E’ il segno di un sistema marcio e di una città in assoluta decadenza, dove per avere uno straccio di lavoro si deve ricorrere a chi può prometterlo e poi magari riesce anche a darlo. Pazienza se lo si dovrà votare, se non si sarà liberi di scegliere da chi farsi rappresentare per il bene della città. No, viene prima il bene personale, spesso la necessità  vera e propria, e di Anzio chi se ne frega.

Cooperative e favori ci sono sempre stati, sia chiaro, ma a livelli del genere non eravamo mai arrivati. I cittadini se la sono cercata e francamente quando qualcuno vince le elezioni ha sempre ragione. Il fatto è che la politica – dei vecchi e dei presunti nuovi – ha fatto di questo sistema un’arma vincente.

Nel film “Benvenuto Presidente“, durante il discorso finale, il protagonista, Claudio Bisio, chiede ai cittadini di “dimettersi dalla furbizia“.  E’ un quadro perfetto della situazione dell’Italia che noi, ad Anzio, abbiamo elevato all’ennesima potenza.

E’ un sistema marcio, su questo dobbiamo riflettere come cittadini, su questo si interrogherebbe una classe dirigente seria. Gli indagati o meno sono l’ultimo problema.

La guerra tra poveri, il voto di scambio e la bella notizia oscurata

Usati e gettati. Gli hanno chiesto il voto, li hanno costretti a stare dalla loro parte in cambio di un lavoro e quando è scaduto l’appalto arrivederci e grazie. Hanno ragione a essere esasperati i lavoratori ex Giva, sette persone lasciate in mezzo alla strada da oggi a domani. Hanno commesso l’errore di fidarsi di certi politici. Non ci sono altre spiegazioni a quanto avvenuto con questa vicenda e urlare, ormai, rischia di essere troppo tardi.

Proviamo a ricostruire: il Comune di Anzio bandisce un appalto per manutenzione e giardinaggio destinato a cooperative di tipo “B”. Una formula discutibile, quella del ricorso a questo genere di cooperative, ma comunque prevista per legge. Usata ad Anzio, spesso, per sistemare amici e amici degli amici. Come se il Comune fosse una sorta di ufficio di collocamento per disperati, cosa spesso denunciata da chi scrive. Ebbene la Gi.Va che gestiva questo appalto nemmeno si presenta, il bando – che nessuno si premura di leggere, evidentemente – non prevede il passaggio “automatico” dei dipendenti da una società a un’altra. Vince la cooperativa “Parco di Veio” e decide di tenere tre dipendenti ex Gi.Va, guarda caso vicini a un consigliere comunale che fino alle elezioni ha avuto un ruolo di primo piano nella stessa Gi.Va, al limite della compatibilità. Che problema c’è? Ad Anzio è normale essere incompatibili, figuriamoci chi è al limite…

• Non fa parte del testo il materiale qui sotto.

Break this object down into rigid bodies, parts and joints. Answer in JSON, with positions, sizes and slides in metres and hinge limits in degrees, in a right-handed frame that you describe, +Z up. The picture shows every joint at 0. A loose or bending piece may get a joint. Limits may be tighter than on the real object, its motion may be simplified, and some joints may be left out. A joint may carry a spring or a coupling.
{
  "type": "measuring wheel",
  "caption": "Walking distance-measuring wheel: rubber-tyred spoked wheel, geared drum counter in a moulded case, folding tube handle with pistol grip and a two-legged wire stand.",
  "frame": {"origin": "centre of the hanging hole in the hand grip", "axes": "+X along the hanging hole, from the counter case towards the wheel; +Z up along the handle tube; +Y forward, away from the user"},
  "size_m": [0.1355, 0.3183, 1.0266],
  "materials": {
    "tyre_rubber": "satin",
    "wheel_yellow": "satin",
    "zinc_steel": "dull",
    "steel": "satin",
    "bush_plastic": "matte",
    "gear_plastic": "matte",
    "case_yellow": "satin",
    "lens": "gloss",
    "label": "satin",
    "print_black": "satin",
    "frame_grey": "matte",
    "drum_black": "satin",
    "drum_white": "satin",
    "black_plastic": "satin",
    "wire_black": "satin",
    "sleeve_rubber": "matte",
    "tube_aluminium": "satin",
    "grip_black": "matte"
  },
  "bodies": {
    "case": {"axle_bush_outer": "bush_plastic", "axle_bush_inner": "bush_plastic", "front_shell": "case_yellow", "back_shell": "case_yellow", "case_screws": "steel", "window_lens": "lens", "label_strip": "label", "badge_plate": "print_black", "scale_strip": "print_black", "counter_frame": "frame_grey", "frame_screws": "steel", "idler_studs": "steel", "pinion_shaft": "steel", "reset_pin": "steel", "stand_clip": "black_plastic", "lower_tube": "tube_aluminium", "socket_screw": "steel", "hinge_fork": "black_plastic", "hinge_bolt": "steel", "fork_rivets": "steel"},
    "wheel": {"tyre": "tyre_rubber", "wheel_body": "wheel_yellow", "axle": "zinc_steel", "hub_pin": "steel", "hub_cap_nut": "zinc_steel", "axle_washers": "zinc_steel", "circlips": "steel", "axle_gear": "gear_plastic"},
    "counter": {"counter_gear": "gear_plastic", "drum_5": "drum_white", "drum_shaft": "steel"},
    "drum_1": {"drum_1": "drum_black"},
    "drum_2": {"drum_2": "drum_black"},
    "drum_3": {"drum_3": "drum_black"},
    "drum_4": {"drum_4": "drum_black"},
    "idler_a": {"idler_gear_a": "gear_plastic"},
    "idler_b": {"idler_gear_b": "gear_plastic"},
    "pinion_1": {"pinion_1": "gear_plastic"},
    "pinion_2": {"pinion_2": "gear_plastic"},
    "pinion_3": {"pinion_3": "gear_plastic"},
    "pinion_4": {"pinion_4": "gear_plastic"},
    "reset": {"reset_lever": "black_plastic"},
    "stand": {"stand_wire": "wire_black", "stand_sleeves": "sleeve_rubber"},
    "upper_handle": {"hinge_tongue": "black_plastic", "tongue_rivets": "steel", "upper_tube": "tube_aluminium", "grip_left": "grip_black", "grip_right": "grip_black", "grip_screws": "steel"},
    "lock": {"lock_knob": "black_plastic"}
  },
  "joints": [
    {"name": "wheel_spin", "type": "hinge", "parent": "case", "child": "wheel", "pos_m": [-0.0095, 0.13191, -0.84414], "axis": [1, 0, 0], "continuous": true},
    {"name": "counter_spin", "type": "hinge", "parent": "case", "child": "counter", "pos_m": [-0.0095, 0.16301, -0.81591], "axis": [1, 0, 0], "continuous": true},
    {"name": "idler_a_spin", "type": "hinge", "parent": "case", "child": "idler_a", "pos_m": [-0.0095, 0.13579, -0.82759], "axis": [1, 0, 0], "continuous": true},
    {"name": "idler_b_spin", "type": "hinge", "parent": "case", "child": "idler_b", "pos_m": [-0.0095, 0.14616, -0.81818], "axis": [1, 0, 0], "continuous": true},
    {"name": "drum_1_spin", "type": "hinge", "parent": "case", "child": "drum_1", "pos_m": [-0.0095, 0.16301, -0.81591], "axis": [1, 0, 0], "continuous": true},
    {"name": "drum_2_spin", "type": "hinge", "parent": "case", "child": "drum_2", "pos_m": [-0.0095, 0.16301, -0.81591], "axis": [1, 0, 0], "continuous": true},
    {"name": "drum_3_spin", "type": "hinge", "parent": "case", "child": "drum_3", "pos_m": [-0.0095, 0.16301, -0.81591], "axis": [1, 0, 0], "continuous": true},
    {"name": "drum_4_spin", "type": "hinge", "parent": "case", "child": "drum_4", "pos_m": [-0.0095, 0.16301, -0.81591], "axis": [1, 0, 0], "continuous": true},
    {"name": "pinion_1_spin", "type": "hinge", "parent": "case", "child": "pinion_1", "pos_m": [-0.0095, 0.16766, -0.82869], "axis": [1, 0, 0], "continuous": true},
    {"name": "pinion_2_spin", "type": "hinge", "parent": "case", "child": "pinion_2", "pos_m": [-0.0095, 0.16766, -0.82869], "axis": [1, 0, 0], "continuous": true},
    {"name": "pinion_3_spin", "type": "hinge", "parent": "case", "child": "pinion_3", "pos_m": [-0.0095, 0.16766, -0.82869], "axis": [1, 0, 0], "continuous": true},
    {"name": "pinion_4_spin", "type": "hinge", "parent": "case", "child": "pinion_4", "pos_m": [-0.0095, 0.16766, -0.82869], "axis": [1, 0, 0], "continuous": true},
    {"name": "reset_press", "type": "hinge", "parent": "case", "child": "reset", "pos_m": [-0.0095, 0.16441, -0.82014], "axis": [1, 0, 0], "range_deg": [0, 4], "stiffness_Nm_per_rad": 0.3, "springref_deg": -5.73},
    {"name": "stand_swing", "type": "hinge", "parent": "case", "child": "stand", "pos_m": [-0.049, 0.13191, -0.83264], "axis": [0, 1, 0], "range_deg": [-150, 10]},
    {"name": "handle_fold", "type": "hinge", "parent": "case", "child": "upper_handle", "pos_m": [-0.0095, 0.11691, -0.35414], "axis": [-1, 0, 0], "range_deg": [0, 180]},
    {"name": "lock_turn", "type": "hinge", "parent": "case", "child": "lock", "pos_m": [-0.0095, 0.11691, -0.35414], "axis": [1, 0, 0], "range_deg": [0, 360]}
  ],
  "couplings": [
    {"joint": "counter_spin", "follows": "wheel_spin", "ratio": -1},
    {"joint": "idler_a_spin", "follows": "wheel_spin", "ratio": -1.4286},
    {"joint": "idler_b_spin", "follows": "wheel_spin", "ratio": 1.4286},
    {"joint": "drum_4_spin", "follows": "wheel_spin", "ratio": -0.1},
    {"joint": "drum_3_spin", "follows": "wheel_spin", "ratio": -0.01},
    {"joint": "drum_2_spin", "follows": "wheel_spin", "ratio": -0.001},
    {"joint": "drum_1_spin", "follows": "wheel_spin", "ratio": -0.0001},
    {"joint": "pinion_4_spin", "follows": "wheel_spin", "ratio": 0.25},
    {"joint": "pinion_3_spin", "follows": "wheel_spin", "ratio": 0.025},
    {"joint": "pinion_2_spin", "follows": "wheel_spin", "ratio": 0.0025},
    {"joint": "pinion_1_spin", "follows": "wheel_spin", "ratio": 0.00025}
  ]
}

Gli altri che arrivano a lavorare sono immigrati. Apriti cielo: lavorano loro e non “i portodanzesi”. La guerra tra poveri è servita.

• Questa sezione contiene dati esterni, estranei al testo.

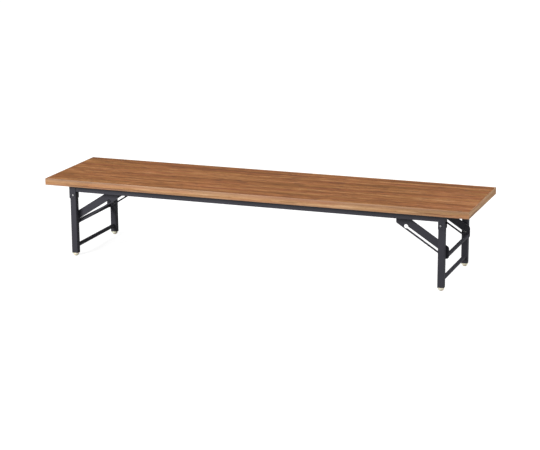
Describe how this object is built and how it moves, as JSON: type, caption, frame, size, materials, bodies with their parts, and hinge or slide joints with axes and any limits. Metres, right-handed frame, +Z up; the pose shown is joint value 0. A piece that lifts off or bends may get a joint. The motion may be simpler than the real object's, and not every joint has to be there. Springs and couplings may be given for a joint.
{
  "type": "folding low table",
  "caption": "Long low table with a wood-grain laminate top on a steel under-frame, whose tube leg frames fold flat beneath it and are locked open by slotted stays.",
  "frame": {"origin": "centre of the table's footprint, on the floor under its feet", "axes": "+X along the length of the top to the right as the picture shows it, +Y across it to the rear, +Z up; legs unfolded and locked"},
  "size_m": [1.8, 0.45, 0.33],
  "materials": {
    "wood_laminate": "satin wood-grain laminate, brown teak",
    "wood_edge": "satin wood-grain edge band, lighter than the top",
    "particle_board": "raw board",
    "backing_paper": "matt backing sheet",
    "painted_steel": "semi-gloss blue-black enamel",
    "bright_steel": "bright rivet steel",
    "zinc_steel": "zinc-plated steel",
    "nylon": "natural nylon",
    "cream_plastic": "cream moulded plastic"
  },
  "bodies": {
    "table_top": {"top_laminate": "wood_laminate", "edge_band_front": "wood_edge", "edge_band_rear": "wood_edge", "edge_band_left": "wood_edge", "edge_band_right": "wood_edge", "core_board": "particle_board", "backing_sheet": "backing_paper", "frame_screws": "zinc_steel", "rail_front": "painted_steel", "rail_rear": "painted_steel", "cross_member_left": "painted_steel", "cross_member_middle": "painted_steel", "cross_member_right": "painted_steel", "leg_pivot_rivets": "bright_steel", "stay_pivot_rivets": "painted_steel", "stay_pivot_spacers": "nylon", "hinge_bracket_front_left": "painted_steel", "hinge_bracket_rear_left": "painted_steel", "hinge_bracket_front_right": "painted_steel", "hinge_bracket_rear_right": "painted_steel"},
    "leg_frame_left": {"leg_post_front_left": "painted_steel", "foot_front_left": "cream_plastic", "leg_post_rear_left": "painted_steel", "foot_rear_left": "cream_plastic", "leg_crossbar_left": "painted_steel", "leg_pivot_sleeves_left": "zinc_steel"},
    "stay_pair_left": {"stay_front_left": "painted_steel", "stay_rear_left": "painted_steel", "release_bar_left": "painted_steel"},
    "pin_pair_left": {"slot_pins_left": "painted_steel", "slot_pin_spacers_left": "nylon"},
    "leg_frame_right": {"leg_post_front_right": "painted_steel", "foot_front_right": "cream_plastic", "leg_post_rear_right": "painted_steel", "foot_rear_right": "cream_plastic", "leg_crossbar_right": "painted_steel", "leg_pivot_sleeves_right": "zinc_steel"},
    "stay_pair_right": {"stay_front_right": "painted_steel", "stay_rear_right": "painted_steel", "release_bar_right": "painted_steel"},
    "pin_pair_right": {"slot_pins_right": "painted_steel", "slot_pin_spacers_right": "nylon"}
  },
  "joints": [
    {"name": "leg_fold_left", "type": "hinge", "parent": "table_top", "child": "leg_frame_left", "pos_m": [-0.784, 0, 0.2615], "axis": [0, -1, 0], "range_deg": [0, 90]},
    {"name": "stay_swing_left", "type": "hinge", "parent": "table_top", "child": "stay_pair_left", "pos_m": [-0.614, 0, 0.284], "axis": [0, -1, 0], "range_deg": [-32.35, 0]},
    {"name": "pin_travel_left", "type": "slide", "parent": "stay_pair_left", "child": "pin_pair_left", "axis": [0.8407, 0, 0.5415], "range_m": [0, 0.16837]},
    {"name": "leg_fold_right", "type": "hinge", "parent": "table_top", "child": "leg_frame_right", "pos_m": [0.784, 0, 0.2615], "axis": [0, 1, 0], "range_deg": [0, 90]},
    {"name": "stay_swing_right", "type": "hinge", "parent": "table_top", "child": "stay_pair_right", "pos_m": [0.614, 0, 0.284], "axis": [0, 1, 0], "range_deg": [-32.35, 0]},
    {"name": "pin_travel_right", "type": "slide", "parent": "stay_pair_right", "child": "pin_pair_right", "axis": [-0.8407, 0, 0.5415], "range_m": [0, 0.16837]}
  ],
  "couplings": [
    {"joint": "stay_swing_left", "follows": "leg_fold_left", "ratio": -0.35946},
    {"joint": "pin_travel_left", "follows": "leg_fold_left", "m_per_rad": 0.10719},
    {"joint": "stay_swing_right", "follows": "leg_fold_right", "ratio": -0.35946},
    {"joint": "pin_travel_right", "follows": "leg_fold_right", "m_per_rad": 0.10719}
  ]
}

Chi da oggi a domani è rimasto senza lavoro si preoccupa, aveva solo capito che non doveva firmare le dimissioni chieste in extremis dalla Gi.Va ma adesso scopre che sono mancati dei “passaggi”. E pensa di prendersela con chi ha fatto la gara secondo la legge. Si va negli uffici dove l’ingegnere Walter Dell’Accio resta praticamente “barricato” e aspetta i carabinieri per sporgere denuncia, volano parole grosse, c’è una porta sfondata, si parla di calci al mezzo della “Parco di Veio”. L’assessore per ogni delega Sebastiano Attoni dice ai lavoratori non riassunti di bloccare Villa Adele fino a quando non si convoca un tavolo, il consigliere comunale Pino Ranucci si assurge a capo popolo – non è nuovo a episodi del genere – e va oltre il seminato. Passando dalla possibile ragione al torto.

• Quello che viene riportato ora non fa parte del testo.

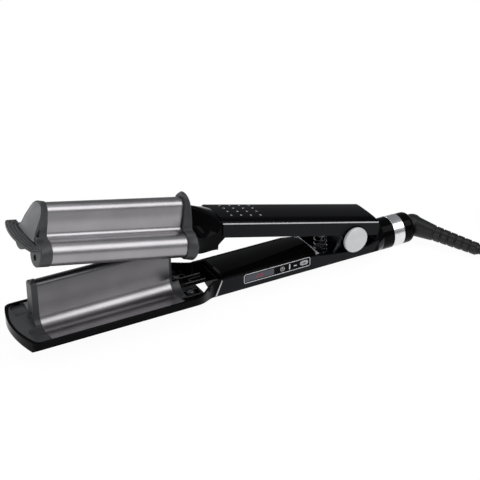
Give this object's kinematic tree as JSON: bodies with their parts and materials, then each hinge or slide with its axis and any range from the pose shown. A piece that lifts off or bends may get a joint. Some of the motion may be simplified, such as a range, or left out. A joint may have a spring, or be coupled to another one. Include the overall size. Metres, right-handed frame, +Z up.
{
  "type": "hair waver",
  "caption": "Deep hair waver: two hinged arms whose wave plates nest, handle with display and buttons, swivel mains lead.",
  "frame": {"origin": "on the surface the waver lies on, under the middle of its length without the lead", "axes": "+X towards the lead end, tips towards -X, controls on the -Y side, +Z up"},
  "size_m": [0.5284, 0.115, 0.1122],
  "materials": {
    "plate_titanium": "satin",
    "cap_grey": "fine matte",
    "gloss_black": "high gloss",
    "satin_charcoal": "satin",
    "bright_chrome": "polished",
    "disc_silver": "fine satin",
    "button_grey": "satin",
    "display_glass": "gloss",
    "light_white": "frosted",
    "board_green": "matte",
    "heater_white": "ceramic",
    "zinc_steel": "satin",
    "lead_rubber": "matte",
    "plug_nickel": "polished"
  },
  "bodies": {
    "lower_arm": {"lower_head_casing": "gloss_black", "lower_wave_plate": "plate_titanium", "lower_heater": "heater_white", "thermal_fuse": "zinc_steel", "lower_front_cap": "cap_grey", "lower_rear_flange": "cap_grey", "lower_neck_frame": "gloss_black", "lower_screws": "zinc_steel", "lower_handle_shell": "gloss_black", "lower_side_panel_right": "satin_charcoal", "lower_side_panel_left": "satin_charcoal", "lower_front_trims": "bright_chrome", "lower_inner_cover": "gloss_black", "cover_end_strip": "button_grey", "bezel_ring": "bright_chrome", "control_bezel": "gloss_black", "display_window": "display_glass", "display_module": "board_green", "indicator_light": "light_white", "control_board": "board_green", "tact_switches": "zinc_steel", "hinge_bracket": "zinc_steel", "hinge_pin": "zinc_steel", "hinge_cap_left": "disc_silver", "hinge_cap_right": "disc_silver", "hinge_spring": "zinc_steel", "rear_collar": "gloss_black", "collar_ring": "bright_chrome"},
    "upper_arm": {"upper_wave_plate": "plate_titanium", "upper_heaters": "heater_white", "upper_front_cap": "cap_grey", "upper_tip_guard": "cap_grey", "upper_rear_flange": "cap_grey", "upper_neck": "gloss_black", "upper_handle_cover": "gloss_black", "grip_studs": "bright_chrome", "upper_trim_strips": "bright_chrome", "upper_side_panel_left": "satin_charcoal", "upper_side_panel_right": "satin_charcoal", "upper_inner_cover": "gloss_black", "upper_hinge_frame": "gloss_black", "upper_screws": "zinc_steel"},
    "mode_key": {"mode_button": "gloss_black"},
    "temperature_key": {"temperature_button": "gloss_black"},
    "power_key": {"power_button": "button_grey"},
    "lead": {"swivel_elbow": "lead_rubber", "strain_relief": "lead_rubber", "cord_tube": "lead_rubber", "cord_coil": "lead_rubber", "cord_tail": "lead_rubber", "cord_tie": "lead_rubber", "plug_body": "lead_rubber", "plug_pins": "plug_nickel"}
  },
  "joints": [
    {"name": "arm_hinge", "type": "hinge", "parent": "lower_arm", "child": "upper_arm", "pos_m": [0.10435, 0, 0.025], "axis": [0, -1, 0], "range_deg": [0, 11.6], "stiffness_Nm_per_rad": 1, "springref_deg": -40.11, "deforming": ["hinge_spring"]},
    {"name": "mode_press", "type": "slide", "parent": "lower_arm", "child": "mode_key", "axis": [0, 1, 0], "range_m": [0, 0.0005], "stiffness_N_per_m": 900, "springref_m": -0.0008},
    {"name": "temperature_press", "type": "slide", "parent": "lower_arm", "child": "temperature_key", "axis": [0, 1, 0], "range_m": [0, 0.0005], "stiffness_N_per_m": 900, "springref_m": -0.0008},
    {"name": "power_press", "type": "slide", "parent": "lower_arm", "child": "power_key", "axis": [0, 1, 0], "range_m": [0, 0.0005], "stiffness_N_per_m": 900, "springref_m": -0.0008},
    {"name": "cord_swivel", "type": "hinge", "parent": "lower_arm", "child": "lead", "pos_m": [0.16235, 0, 0.0127], "axis": [1, 0, 0], "continuous": true}
  ]
}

Attenzione: hanno ragione i lavoratori beffati, ma devono prendersela con le persone delle quali si sono fidate e alle quali, magari, hanno dato anche il voto. In cambio di quello straccio di posto. C’è stata una precisa denuncia in tal senso, diciamo che l’assessorato all’ambiente del Comune sembra essere stato particolarmente sensibile a chi votava Tizio piuttosto che Caio e a chi stava in lista con chi nel 2013. La Finanza ha aperto un fascicolo e l’ha mandato in Procura, si parla di voto di scambio. La magistratura accerterà, speriamo in tempi brevi. L’errore politico è un altro e se ne devono assumere la responsabilità il sindaco Luciano Bruschini e l’assessore Patrizio Placidi: è quello di aver fatto dei dipendenti di queste cooperative quelli “del” consigliere X e quelli “del” consigliere Y, di aver fatto – esasperando il sistema – di queste società quella che fa riferimento a un consigliere piuttosto che a un altro. La città? Può attendere…

Quello che è successo con Gi.Va e “Parco di Veio” appartiene, invece, all’attualità. Così le scene inaccettabili di questa mattina hanno oscurato una bella notizia (http://www.inliberuscita.it/primapagina/34066/anzio-inchiesta-rifiuti-il-comune-si-costituisce-parte-civile/) uno scatto d’orgoglio del Comune verso i “signori” dell’immondizia. Bene, ha fatto bene il sindaco e merita il sostegno di tutti. Perché chi ci ha costretto – secondo gli investigatori – a spendere più del dovuto per la discarica dovrà pagare se riconosciuto colpevole.

Poi però in città la situazione è quella vissuta oggi. Che oltre alla pessima figura apre uno scenario inquietante. Come al solito dal Comune tacciono (http://www.inliberuscita.it/cronoca/34080/caso-ex-giva-lamministrazione-tace/) ma chi rappresenta la “Parco di Veio” parla di rescissione del contratto e usa parole giustamente pesanti. Parla di clima sociale intollerabile. Al limite dell’intimidazione, del condizionamento, aggiungiamo noi. E non per colpa dei lavoratori, vittime di questo sistema e capaci di difendersi (e difendere il loro lavoro) con le sole armi che hanno.

Chissà se stavolta se ne accorgerà anche il Prefetto che ha tenuto in piedi un’amministrazione da commissariare per la mancata approvazione del bilancio consuntivo 2011 – un anno fa – o ha tollerato che Placidi restasse al suo posto benché incompatibile – lui sì – per la vicenda della Corte dei Conti. Ma queste sono altre storie. O forse no.